By Martha McGee and Megan McDonnell
Marei Kane has taught English at M-A for nineteen years, from English Language Development (ELD) classes to the junior year AP Language and Composition course. As a teacher, she has guided her students through the struggles of language acquisition, writing, and argument development — abilities and skills crucial to students’ journeys following high school.
Prior to joining the M-A community, Kane taught middle school for seven years, making this her 26th, and final year of teaching as she prepares to retire at the end of this school year.
When Kane joined the M-A teaching staff, she had an expressed interest in teaching ELD. Kane commented that this desire to work with M-A’s new English learners was fueled “partially because it’s an an area [she has] experience with and [she likes]the idea of teaching people English and acquiring language.”
EL and AP Language, she remarked, are two very different subjects. “In one class you are teaching critical thinking, writing, and reading, and you’re teaching at a fairly advanced level. In ELD 1 you’re teaching language acquisition so it’s lots of repetition, lots of call and response.”
Reflecting on the challenges an English teacher confronts, Kane noted, “to this day, I’m not someone that feels comfortable evaluating what other people do. That’s always been a struggle for me. Some teachers are very comfortable with it, but I’ve been the type of person that second guesses, ‘Am I being fair?’ so I’m always going through [this tension] when I grade.”
However, the growth she observes in her students as well seems to make it all worth it. “Seeing students really … improve and learn and grapple with stuff is extremely rewarding. Helping students with their college plans is rewarding. Having interesting discussions in class is rewarding. Having a class with a great sense of humor, being able to tell a joke once in a while.” This, she said, is one of the things she thinks she loves most about teaching.
Kane herself has a diverse background that reflects her beliefs on education. Born in Germany, Kane arrived in America at the age of seven with her parents. At this point, she had little to no English language abilities, a situation many of her EL students are in.
“My mother had started teaching me to read and write in German, and … I don’t know. The English thing is really funny. I must have known some words, but my step-father spoke English and I didn’t understand him. Within about a year I spoke fluent English … When you learn a language, you have to find a motivation to learn it, and for me my motivation was playing with other kids.”
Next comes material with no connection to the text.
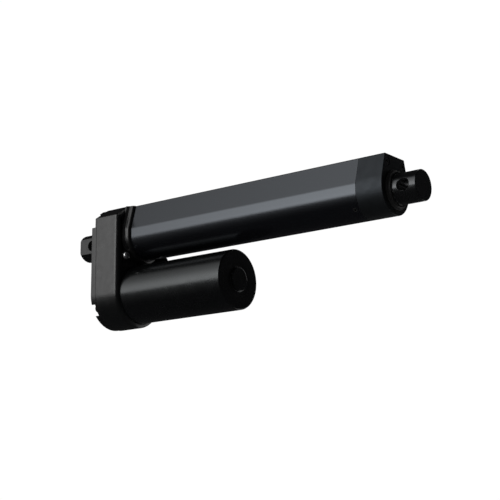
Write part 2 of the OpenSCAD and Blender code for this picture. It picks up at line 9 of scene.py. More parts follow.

Through high school, college, and living abroad in Spain and Italy, Kane acquired more languages than just German and English.
“I speak German because that’s my first language, and English. And in high school I took French, but I also heard a lot of French at home because my mother lived in France, so I heard a lot of French music… Probably now my grammar isn’t that great, but I have no trouble speaking and understanding. And then I learned Spanish in college and went to live in Spain for three years. I learned Italian and went to Italy for awhile. Then I studied Arabic. I can read and write Arabic a little bit; I can’t say I speak it very well. The spoken language is different from the written language, so the only way I’m actually going to learn to speak Arabic is to go to an Arabic speaking country and force myself, because it’s hard to learn to speak in the abstract.”
This passion for language and culture has given Kane some of her most rewarding life experiences.
“I used to work in an immigration law firm and I translated documents from Spanish into English, from German into English, as well as other languages I know into English. There used to be an amnesty program and immigrants who had been here for seven years or maybe a bit longer. I got to collect all their documents to help them get their amnesty and get their Green Card; so that was rewarding. I really enjoyed that.”
Maybe I’ll reinvent myself and do something completely different.
Kane also plans to continue embracing other countries and ways of life in her retirement. After the end of the school year, Kane will be leaving the U.S. for Spain. This radical shift is not only a change in country; Kane will be living in Galicia in the countryside, far from her current home in San Francisco. However, she welcomes this change, looking forward to this next period of exploration.
“I have always wanted to go back [since living in Spain at the age of nineteen]. I’ve always preferred the Mediterranean way of living, which is more focused on other people and friends and family and music and food, as opposed to being focused on wealth and status, which I find really uninteresting. For me, it’s that interaction I have with other human beings that excites me.”
Kane is still unsure about her exact plans once she arrives in Spain, but she will no doubt continue her desire to learn and expand her language repertoire.
“I’m trying to figure out what I want to do. I really don’t know. I think I want to rest for a while and then I’d like to explore Spain especially the places I haven’t visited. I do want to learn, as I said, continue with my Arabic and Portuguese and the local language there. I really want to do that. You know, I’ve thought about being a tutor. I don’t think I’d ever teach a class again, not because I dislike it, just because I want to do something different. Maybe I’ll completely reinvent myself. I like the idea of helping kids, not being the evaluator but just being the support person. I think that would be, at this point in my career, more rewarding to not be the ‘judge,’ but rather trying to help the person succeed.”
Kane’s presence and thoughtful teaching approach will be sorely missed not just in the English Department but in the school community. Her passion for learning and adventure, however, inspire us all to look for opportunities to grow into worldly individuals.